After much preparation the US Department of the Interior has released final regulations to prevent or minimise impacts to surface water and groundwater from coal mining. This update to 33 year old regulations establishes clear requirements for responsible surface coal mining. The new rules will safeguard 6000 miles of streams and 52 000 acres of forests over the next two decades, preserving community health and economic opportunities while continuing to meet the nation’s energy needs.

“The responsible rule released today represents a modern and balanced approach to meeting the nation’s energy needs,” said US Secretary of the Interior Sally Jewell. “Regulations need to keep pace with modern mining practices, so we worked closely with many stakeholders to craft a plan that protects water quality, supports economic opportunities, safeguards our environment and makes coalfield communities more resilient for a diversified economic future.”

The Stream Protection Rule, developed by the Office of Surface Mining Reclamation and Enforcement (OSMRE), is comprised of reasonable and straightforward reforms aimed at revising environmental regulations for mining that were implemented three decades ago. The regulations are devised to minimise impacts on surface water, groundwater, fish, wildlife, and other natural resources.
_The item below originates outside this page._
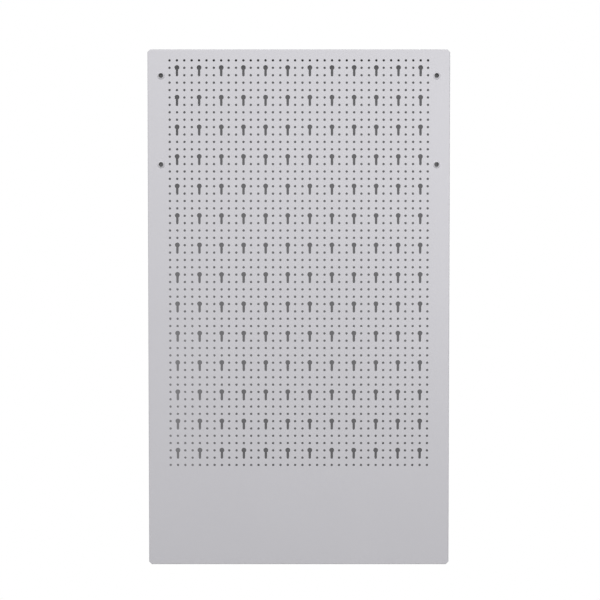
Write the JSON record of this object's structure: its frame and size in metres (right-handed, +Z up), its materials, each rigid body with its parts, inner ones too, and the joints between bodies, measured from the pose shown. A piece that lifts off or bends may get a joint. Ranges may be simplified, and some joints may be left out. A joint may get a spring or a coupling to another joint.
{
  "type": "pegboard tool wall panel",
  "caption": "Perforated steel wall panel with folded edges, rear stiffening channels and fixing bushes, for hanging tools on hooks and pegs.",
  "frame": {"origin": "on the rear plane, at the centre of the rectangle of the fixing bushes", "axes": "+X to the right as seen from the front, +Y out of the rear plane towards the wall, +Z up; the front face looks towards -Y"},
  "size_m": [0.615, 0.0275, 1.0525],
  "materials": {
    "powder_coat": "light grey powder coat, fine texture, low sheen",
    "coated_bush": "the same coat outside, and dark bare steel in the bore"
  },
  "bodies": {
    "root": {"perforated_panel": "powder_coat", "left_stiffener": "powder_coat", "right_stiffener": "powder_coat", "lower_stiffener": "powder_coat", "bush_upper_left": "coated_bush", "bush_upper_right": "coated_bush", "bush_lower_left": "coated_bush", "bush_lower_right": "coated_bush"}
  },
  "joints": []
}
The rule incorporates current science, technology, and modern mining practices to safeguard communities from the long-term effects of pollution and environmental degradation that endanger public health and undermine future economic opportunities for affected communities.

“This rule takes into account the extensive and substantive comments we received from state regulators, mining companies and local communities across the country,” said Assistant Secretary for Land and Minerals Management Janice Schneider. “We travelled the country, visited many mines, and met with many of the people who work and live in coal country to make sure we wrote the best rule possible – one that is both economically achievable and protective.”

Effective monitoring

The final rule would require companies to avoid mining practices that permanently pollute streams, destroy drinking water sources, increase flood risk, and threaten forests. In addition, it would require companies to restore streams and return mined areas to their former state prior to mining activities, and replant these areas with native trees and vegetation, unless that would conflict with the implemented land use. To help companies meet these objectives, the rule stipulates the testing and monitoring of the condition of streams that might be affected by mining – before, during and after their operations – to provide baseline data that ensures operators can detect and correct problems that could arise, and restore mined areas to their previous condition.

Economic impacts of the rule were considered and analysed and the final rule is projected to have a negligible impact on the coal industry overall.

Since announcing its intention to write a rule to clarify mining in and around streams in 2009, OSMRE received more than 150 000 written comments and statements from 15 open houses and public meetings, and extensive outreach efforts with stakeholders nationwide.

“This updated, scientifically modern rule will make life better for a countless number of Americans who live near places where coal is being mined,” said OSMRE Director Joseph Pizarchik. “We are closing loopholes and improving our rules to more completely implement the law passed by Congress.”

The final Stream Protection Rule, which will take effect 30 days after publication in the Federal Register, is available on the OSMRE website.